First I'd like to comment on the remark concerning double linking of .COM files: this is both wastefull (it makes your resultant program twice as large as it otherwise needs to be) and unnecessary (.COM files are already relocatable, since the code fits entirely within a single segment. In order to relocate a .COM just modify the CS register when you load the program).

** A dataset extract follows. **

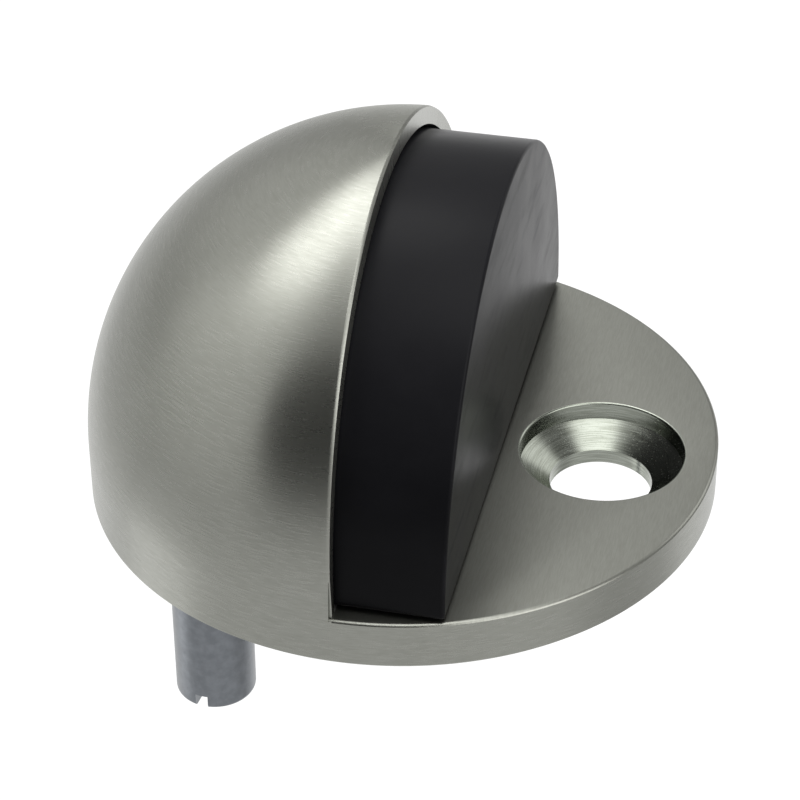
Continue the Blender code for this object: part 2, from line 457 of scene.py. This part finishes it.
def finish_material(board, sockets, height, depth):
    """Close a material: its height goes through a Bump node, and everything into the one shader."""
    bump = board.add("ShaderNodeBump", None, {"Strength": 1.0, "Distance": depth, "Height": height})
    shader = board.add("ShaderNodeBsdfPrincipled", None, {**sockets, "Normal": bump})
    board.add("ShaderNodeOutputMaterial", None, {"Surface": shader})


def noise(board, vector, scale, detail=2.0, roughness=0.5):
    sockets = {"Vector": vector, "Scale": scale, "Detail": detail, "Roughness": roughness}
    return board.add("ShaderNodeTexNoise", None, sockets)


def nickel(name, lay, polish=0.30, depth=4e-6, spread=0.0):
    """Brushed nickel plate. The lay gives two distances along the brush lines and one across."""
    material, board = shader_board(name)
    point = board.add("ShaderNodeTexCoord").output("Object")
    axes = board.add("ShaderNodeSeparateXYZ", None, {0: point})
    slow_a, slow_b, fast = lay(axes.output("X"), axes.output("Y"), axes.output("Z"))
    scratches = noise(board, board.vector(slow_a * 1100, slow_b * 1100, fast * 12000), 1.0, 2.0)
    grooves = noise(board, board.vector(slow_a * 700, slow_b * 700, fast * 5200), 1.0, 2.0)
    clouds = noise(board, point, 170.0, 3.0)
    pits = noise(board, point, 9000.0, 1.0)
    wear = scratches * 0.5 + grooves * 0.35 + clouds * 0.15
    colour = board.mix(wear.ramp(0.34, 0.66), NICKEL_DARK, NICKEL_LIGHT)
    rough = polish + (wear - 0.5) * -0.10 + (clouds - 0.5) * 0.04 + pits.ramp(0.62, 0.78) * 0.08
    height = scratches * 0.55 + grooves * 0.45 + pits.ramp(0.60, 0.80) * -0.25
    sockets = {"Base Color": colour, "Metallic": 1.0, "Roughness": rough}
    if spread:
        sockets.update({"Anisotropic": spread, "Anisotropic Rotation": 0.25})
    finish_material(board, sockets, height, depth)
    return material


def round_the_dome(x, y, z):
    """Brush lines run round the dome, level with the floor."""
    rise = z - DOME_CENTRE_HEIGHT
    flat = (x * x + y * y) ** 0.5
    polar = flat.math("ARCTAN2", flat, rise)
    return x, y, polar * polar.ramp(0.2, 1.0, 0.55, 1.0) * BODY_RADIUS


def across_the_plate(x, y, z):
    """Brush lines run along the plate, side to side in front of the buffer."""
    return y, z, x


def turned_nickel():
    """The drilled and countersunk screw hole: plated over the tool's rings, out of a brush's reach."""
    material, board = shader_board("turned_screw_hole")
    point = board.add("ShaderNodeTexCoord").output("Object")
    axes = board.add("ShaderNodeSeparateXYZ", None, {0: point})
    x, y, z = axes.output("X") - SCREW_HOLE_X, axes.output("Y"), axes.output("Z")
    out = (x * x + y * y) ** 0.5
    chatter = noise(board, board.vector(x * 500, y * 500, (out + z) * 9000), 1.0, 3.0)
    wobble = noise(board, point, 500.0, 2.0)
    turn = (out + wobble * 0.0001) * (math.tau / RING_PITCH)
    rings = turn.math("SINE", turn) * 0.5 + 0.5
    sparks = noise(board, point, 7000.0, 2.0)
    colour = board.mix(chatter.ramp(0.35, 0.65), CUT_DARK, CUT_LIGHT)
    rough = 0.15 + chatter * 0.10 + sparks.ramp(0.5, 0.8) * 0.1
    height = rings * 0.22 + chatter * 0.9
    finish_material(board, {"Base Color": colour, "Metallic": 1.0, "Roughness": rough}, height, 4e-6)
    return material


def round_the_base(x, y, z):
    """Facing marks run round the underside."""
    return x, y, (x * x + y * y) ** 0.5


def as_cast():
    """Bare zinc in the pocket and the tapped hole, where no brush reaches."""
    material, board = shader_board("bare_zinc")
    point = board.add("ShaderNodeTexCoord").output("Object")
    grain = noise(board, point, 2600.0, 4.0)
    clouds = noise(board, point, 400.0, 2.0)
    colour = board.mix(clouds, BARE_ZINC_DARK, BARE_ZINC_LIGHT)
    sockets = {"Base Color": colour, "Metallic": 0.8, "Roughness": 0.55 + grain * 0.2}
    finish_material(board, sockets, grain, 2e-5)
    return material


casting_finishes = [
    nickel("satin_nickel_dome", round_the_dome, 0.28, 2e-6, 0.8),
    nickel("satin_nickel_plate", across_the_plate, 0.30, 4e-6, 0.35),
    turned_nickel(),
    nickel("faced_base", round_the_base, 0.34),
    as_cast(),
]


def zone_of(face):
    """Which finish a face of the casting has, by where it lies."""
    middle = face.center
    from_screw = math.hypot(middle.x - SCREW_HOLE_X, middle.y)
    from_pin = math.hypot(middle.x - PIN_X, middle.y)
    from_pocket = math.hypot(middle.y, middle.z - PLATE_TOP)
    behind_face = -POCKET_DEPTH - HAIR < middle.x < dome_face_x(middle.z) - 10 * HAIR
    if middle.z < HAIR:
        return BASE
    if from_screw < SCREW_HEAD_RADIUS + 1.5 * SCREW_HEAD_EDGE and middle.z < PLATE_TOP - HAIR:
        return SCREW_HOLE
    if from_pin < TAPPED_HOLE_RADIUS + BASE_CHAMFER and middle.z < TAPPED_HOLE_DEPTH * 1.3:
        return BARE
    if from_pocket < POCKET_RADIUS + HAIR and behind_face:
        return BARE
    if middle.x > 0 and face.normal.z > 0.5 and middle.z > PLATE_TOP - EDGE_BREAK_RADIUS:
        return PLATE
    return DOME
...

Second, as for shared ELF libraries: you will notice that the poster specified that he is using a 80186 clone (AMD186ED) which is simply an 8086 with some extra peripheral hardware (timers, parrallel I/O, etc.) on chip and a couple extra instructions. It does not implement any of the 80386 extensions that ELF shared most likely relies on. In 80386 protected mode you can have full 32-bit offsets for NEAR jumps, which gives you true position-independant code without having to resort to load-time kludgery. The 8086 and it's real-mode/16-bit bretheren don't have such niceties. Shared ELF stuff is probably not applicable here.

-- Jeff Dutky

Shared libs...

[Trojan]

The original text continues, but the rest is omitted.